Em pelo menos um caso, há fortes indícios dessa conexão. O assassinato do consultor Aloísio Bittar em março de 2005, em Goiânia, é um importante elo sobre uma possível participação conjunta entre facções criminosas que operam no mercado da morte nos dois estados. Executado com oito tiros, Bittar atuava em defesa de donos de funerárias em Goiás e era autor de ações a favor do setor em Brasília.
Além desse fato, importantes personagens das investigações parlamentares têm atuação nas duas jurisdições. A empresa responsável pela concessão dos seis cemitérios no DF pertence ao empresário Francisco Moacir Pinto, dono de cemitérios em outros três estados. Um de seus negócios funciona também como crematório no município goiano de Valparaíso, para onde os deputados distritais já estenderam as apurações. Durante blitz na última sexta-feira, os deputados encontraram um depósito com 13 caixões usados. A CPI e a Polícia Civil desconfiam de reutilização irregular das urnas, assim como as que foram descobertas em uma marcenaria em Santa Maria na semana passada.
O presidente do Sindicato das Funerárias, Felismino Alves Ferreira, é um dos empresários do ramo mais atuantes no contexto local. Ele é dono de 11 lojas entre municípios do Entorno, como Formosa, e cidades do DF. Inspeção da CPI, em Sobradinho I, a uma das empresas de Felismino flagrou, em 24 de abril, vísceras humanas guardadas em um saco plástico, roupas, luvas e esparadrapos sujos de sangue e sem os cuidados previstos pela Vigilância Sanitária.
Decência
O desdobramento da CPI dos Cemitérios demonstrou, no entanto, que a cena encontrada na clínica de tanatopraxia — técnica de conservação de cadáveres — em Sobradinho I não é fato isolado. Para onde quer que os distritais tenham mirado, encontraram irregularidades. Desde a suspeita sobre a falta de lisura no edital de licitação dos cemitérios até a a evidências de reutilização criminosa de caixões, a comissão parlamentar já esbarrou em histórias suficientes para colocar em xeque não só a qualidade, mas a decência desse tipo de serviço oferecido no DF.
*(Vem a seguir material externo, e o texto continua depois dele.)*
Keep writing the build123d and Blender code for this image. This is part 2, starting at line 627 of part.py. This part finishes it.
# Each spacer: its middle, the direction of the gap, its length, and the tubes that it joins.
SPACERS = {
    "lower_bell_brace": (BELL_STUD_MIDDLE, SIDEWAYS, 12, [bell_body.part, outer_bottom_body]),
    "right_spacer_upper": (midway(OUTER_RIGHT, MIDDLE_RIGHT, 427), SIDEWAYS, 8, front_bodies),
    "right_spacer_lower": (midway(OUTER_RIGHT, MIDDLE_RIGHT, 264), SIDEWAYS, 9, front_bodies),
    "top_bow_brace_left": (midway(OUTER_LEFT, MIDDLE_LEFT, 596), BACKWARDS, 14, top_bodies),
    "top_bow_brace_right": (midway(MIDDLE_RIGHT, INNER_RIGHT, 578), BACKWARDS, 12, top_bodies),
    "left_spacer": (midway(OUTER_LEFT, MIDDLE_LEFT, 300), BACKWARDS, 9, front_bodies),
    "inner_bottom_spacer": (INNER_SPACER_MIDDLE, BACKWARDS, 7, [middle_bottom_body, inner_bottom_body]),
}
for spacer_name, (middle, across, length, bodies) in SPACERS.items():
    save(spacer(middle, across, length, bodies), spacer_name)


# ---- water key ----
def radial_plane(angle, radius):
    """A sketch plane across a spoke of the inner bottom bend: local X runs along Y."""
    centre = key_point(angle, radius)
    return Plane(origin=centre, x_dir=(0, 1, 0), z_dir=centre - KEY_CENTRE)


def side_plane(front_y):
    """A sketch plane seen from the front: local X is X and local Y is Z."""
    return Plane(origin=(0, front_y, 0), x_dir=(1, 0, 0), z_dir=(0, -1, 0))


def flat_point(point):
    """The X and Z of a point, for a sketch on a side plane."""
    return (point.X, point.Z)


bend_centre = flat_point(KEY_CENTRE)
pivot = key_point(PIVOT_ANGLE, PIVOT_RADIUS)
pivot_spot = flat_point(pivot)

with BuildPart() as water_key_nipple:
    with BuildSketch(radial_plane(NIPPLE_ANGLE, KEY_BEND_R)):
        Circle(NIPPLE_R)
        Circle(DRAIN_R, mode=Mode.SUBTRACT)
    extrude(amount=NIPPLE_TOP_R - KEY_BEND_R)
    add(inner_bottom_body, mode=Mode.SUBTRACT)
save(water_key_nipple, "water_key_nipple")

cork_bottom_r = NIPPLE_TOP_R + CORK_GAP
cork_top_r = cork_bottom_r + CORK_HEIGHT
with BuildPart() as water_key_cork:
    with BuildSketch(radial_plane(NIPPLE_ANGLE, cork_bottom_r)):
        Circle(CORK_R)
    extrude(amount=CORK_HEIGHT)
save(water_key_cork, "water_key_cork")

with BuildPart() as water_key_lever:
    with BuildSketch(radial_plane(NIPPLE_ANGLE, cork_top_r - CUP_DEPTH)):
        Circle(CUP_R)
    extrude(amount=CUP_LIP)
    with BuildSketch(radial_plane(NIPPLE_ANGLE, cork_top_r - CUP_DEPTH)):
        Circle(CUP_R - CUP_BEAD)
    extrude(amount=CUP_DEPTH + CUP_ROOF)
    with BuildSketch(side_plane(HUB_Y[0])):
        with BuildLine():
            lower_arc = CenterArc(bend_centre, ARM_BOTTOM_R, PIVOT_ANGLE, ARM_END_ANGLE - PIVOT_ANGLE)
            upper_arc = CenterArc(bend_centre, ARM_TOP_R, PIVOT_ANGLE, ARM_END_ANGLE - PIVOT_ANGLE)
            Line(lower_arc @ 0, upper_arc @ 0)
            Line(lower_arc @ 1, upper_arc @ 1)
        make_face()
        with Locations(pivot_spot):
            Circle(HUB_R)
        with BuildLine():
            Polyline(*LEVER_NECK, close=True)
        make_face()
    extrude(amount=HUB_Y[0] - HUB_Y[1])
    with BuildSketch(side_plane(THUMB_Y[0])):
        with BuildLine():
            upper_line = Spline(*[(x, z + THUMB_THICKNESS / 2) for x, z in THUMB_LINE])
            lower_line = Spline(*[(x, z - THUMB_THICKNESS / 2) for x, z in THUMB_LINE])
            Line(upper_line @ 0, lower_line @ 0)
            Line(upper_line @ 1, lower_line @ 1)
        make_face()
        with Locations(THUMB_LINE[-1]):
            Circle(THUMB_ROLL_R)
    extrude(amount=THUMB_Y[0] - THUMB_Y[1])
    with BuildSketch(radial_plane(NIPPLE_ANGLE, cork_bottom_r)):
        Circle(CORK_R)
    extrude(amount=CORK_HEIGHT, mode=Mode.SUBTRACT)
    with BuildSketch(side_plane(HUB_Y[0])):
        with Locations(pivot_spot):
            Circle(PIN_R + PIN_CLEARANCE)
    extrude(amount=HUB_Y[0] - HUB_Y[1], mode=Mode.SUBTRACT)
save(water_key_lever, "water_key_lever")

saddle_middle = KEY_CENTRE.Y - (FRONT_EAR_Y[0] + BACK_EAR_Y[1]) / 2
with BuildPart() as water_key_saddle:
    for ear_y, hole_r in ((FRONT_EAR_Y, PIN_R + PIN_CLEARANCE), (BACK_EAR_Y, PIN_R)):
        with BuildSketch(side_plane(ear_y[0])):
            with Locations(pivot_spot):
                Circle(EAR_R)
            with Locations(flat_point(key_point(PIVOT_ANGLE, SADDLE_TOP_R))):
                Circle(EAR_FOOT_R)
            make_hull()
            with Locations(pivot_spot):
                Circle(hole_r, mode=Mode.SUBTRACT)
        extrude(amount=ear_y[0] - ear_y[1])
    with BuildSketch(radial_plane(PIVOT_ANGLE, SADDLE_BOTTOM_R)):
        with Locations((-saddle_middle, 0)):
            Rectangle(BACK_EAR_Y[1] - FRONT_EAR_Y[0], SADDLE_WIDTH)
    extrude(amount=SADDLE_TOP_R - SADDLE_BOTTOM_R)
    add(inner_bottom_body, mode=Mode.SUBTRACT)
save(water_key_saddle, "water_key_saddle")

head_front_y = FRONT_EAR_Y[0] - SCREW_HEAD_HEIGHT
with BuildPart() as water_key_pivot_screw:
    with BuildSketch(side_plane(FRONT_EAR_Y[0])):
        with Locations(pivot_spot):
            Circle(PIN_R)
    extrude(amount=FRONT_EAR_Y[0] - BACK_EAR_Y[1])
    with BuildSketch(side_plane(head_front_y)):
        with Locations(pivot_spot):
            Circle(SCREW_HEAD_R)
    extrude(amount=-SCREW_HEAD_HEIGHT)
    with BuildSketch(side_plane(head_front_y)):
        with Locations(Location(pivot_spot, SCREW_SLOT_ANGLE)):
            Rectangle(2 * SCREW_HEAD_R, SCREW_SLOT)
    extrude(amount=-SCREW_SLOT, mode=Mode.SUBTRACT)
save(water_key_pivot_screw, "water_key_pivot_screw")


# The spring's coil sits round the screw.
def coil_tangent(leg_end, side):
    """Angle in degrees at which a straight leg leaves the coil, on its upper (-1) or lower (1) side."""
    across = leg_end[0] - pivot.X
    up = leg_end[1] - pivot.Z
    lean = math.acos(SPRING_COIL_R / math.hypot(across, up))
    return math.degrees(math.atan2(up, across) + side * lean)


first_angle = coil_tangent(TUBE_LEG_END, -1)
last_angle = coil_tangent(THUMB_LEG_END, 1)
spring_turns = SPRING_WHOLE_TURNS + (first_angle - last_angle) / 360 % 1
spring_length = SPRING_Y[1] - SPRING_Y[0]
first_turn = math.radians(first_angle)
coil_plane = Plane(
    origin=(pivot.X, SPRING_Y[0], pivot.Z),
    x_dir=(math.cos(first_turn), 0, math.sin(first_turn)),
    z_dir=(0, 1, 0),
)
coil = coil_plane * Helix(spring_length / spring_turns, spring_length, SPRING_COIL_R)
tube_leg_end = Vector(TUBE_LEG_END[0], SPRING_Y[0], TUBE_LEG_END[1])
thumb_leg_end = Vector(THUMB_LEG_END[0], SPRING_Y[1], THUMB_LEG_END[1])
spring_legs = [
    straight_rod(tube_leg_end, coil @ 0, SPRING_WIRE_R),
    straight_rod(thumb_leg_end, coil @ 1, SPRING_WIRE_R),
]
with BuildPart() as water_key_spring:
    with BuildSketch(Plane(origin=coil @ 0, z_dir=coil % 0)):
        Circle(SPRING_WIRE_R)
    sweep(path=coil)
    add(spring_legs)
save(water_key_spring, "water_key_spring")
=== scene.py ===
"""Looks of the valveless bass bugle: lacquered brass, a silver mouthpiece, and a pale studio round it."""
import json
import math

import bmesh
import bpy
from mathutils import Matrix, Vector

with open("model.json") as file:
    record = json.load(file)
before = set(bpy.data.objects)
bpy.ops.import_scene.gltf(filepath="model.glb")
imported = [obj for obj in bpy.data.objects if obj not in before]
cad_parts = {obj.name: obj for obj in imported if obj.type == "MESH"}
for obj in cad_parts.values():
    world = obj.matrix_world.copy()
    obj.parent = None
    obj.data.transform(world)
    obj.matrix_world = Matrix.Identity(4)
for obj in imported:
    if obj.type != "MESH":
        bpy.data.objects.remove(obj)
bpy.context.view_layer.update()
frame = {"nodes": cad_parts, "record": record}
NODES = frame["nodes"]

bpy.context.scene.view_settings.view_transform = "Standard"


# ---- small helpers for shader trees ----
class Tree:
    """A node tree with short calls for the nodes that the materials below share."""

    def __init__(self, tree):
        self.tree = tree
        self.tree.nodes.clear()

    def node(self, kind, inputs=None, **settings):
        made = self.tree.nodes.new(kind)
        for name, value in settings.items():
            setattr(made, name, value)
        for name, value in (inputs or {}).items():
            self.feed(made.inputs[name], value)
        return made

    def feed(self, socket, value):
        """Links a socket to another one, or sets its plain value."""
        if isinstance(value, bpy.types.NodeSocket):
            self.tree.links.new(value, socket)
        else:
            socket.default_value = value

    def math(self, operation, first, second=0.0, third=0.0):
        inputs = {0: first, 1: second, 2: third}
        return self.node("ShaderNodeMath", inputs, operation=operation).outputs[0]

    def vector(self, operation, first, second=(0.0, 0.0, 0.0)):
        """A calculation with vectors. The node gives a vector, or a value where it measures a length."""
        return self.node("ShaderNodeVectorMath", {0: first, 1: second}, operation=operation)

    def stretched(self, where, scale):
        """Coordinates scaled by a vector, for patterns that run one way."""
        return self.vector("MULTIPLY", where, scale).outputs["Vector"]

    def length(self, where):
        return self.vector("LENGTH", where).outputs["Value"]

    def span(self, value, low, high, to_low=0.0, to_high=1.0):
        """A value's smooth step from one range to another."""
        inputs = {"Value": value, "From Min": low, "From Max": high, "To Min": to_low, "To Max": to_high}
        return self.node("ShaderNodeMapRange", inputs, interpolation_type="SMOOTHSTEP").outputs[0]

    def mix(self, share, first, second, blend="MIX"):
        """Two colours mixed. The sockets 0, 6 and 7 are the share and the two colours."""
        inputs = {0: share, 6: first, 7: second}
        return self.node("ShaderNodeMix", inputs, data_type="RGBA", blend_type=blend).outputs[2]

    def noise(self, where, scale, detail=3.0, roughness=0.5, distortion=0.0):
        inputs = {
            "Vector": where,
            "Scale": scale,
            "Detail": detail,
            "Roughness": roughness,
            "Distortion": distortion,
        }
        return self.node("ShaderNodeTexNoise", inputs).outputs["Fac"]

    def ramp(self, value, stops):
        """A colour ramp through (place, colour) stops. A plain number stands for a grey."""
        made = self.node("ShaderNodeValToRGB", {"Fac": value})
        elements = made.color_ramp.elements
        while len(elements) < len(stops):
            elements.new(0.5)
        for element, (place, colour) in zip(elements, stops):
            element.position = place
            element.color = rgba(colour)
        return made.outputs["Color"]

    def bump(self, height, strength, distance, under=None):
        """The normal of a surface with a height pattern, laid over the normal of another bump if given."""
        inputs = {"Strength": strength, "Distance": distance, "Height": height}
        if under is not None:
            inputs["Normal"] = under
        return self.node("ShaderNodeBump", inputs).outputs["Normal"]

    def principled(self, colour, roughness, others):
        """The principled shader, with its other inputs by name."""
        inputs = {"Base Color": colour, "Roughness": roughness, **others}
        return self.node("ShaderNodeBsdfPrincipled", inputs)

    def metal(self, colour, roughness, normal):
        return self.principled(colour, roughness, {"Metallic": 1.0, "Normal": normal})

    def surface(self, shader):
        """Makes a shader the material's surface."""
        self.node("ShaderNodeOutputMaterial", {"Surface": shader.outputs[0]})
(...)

A investigação local está sendo acompanhada também pela Comissão de Direitos Humanos da Câmara dos Deputados. O deputado Federal Pompeo de Matos (PDT-RS) atribuiu irregularidades praticadas em Brasília à falta de uma legislação Federal sobre o assunto. No último mês, o parlamentar pediu uma pesquisa sobre o tema na Casa e descobriu que praticamente não existe regulamentação para o assunto. Em geral, as regras são municipais ou estaduais. “O pouco que há orienta o transporte de corpos de um estado a outro. A falta de norma Federal como parâmetro facilita a atuação criminosa nesse ramo”, afirmou.
Pompeo de Matos pretende propor um projeto para criar regras federais a atividades ligadas a cemitérios e funerárias. Para ele, o exemplo dado nas barbas do poder indica que a situação pode ser igual ou até pior em outras regiões: “Se aqui em Brasília o setor é uma bagunça, o que podemos esperar no resto do país?”.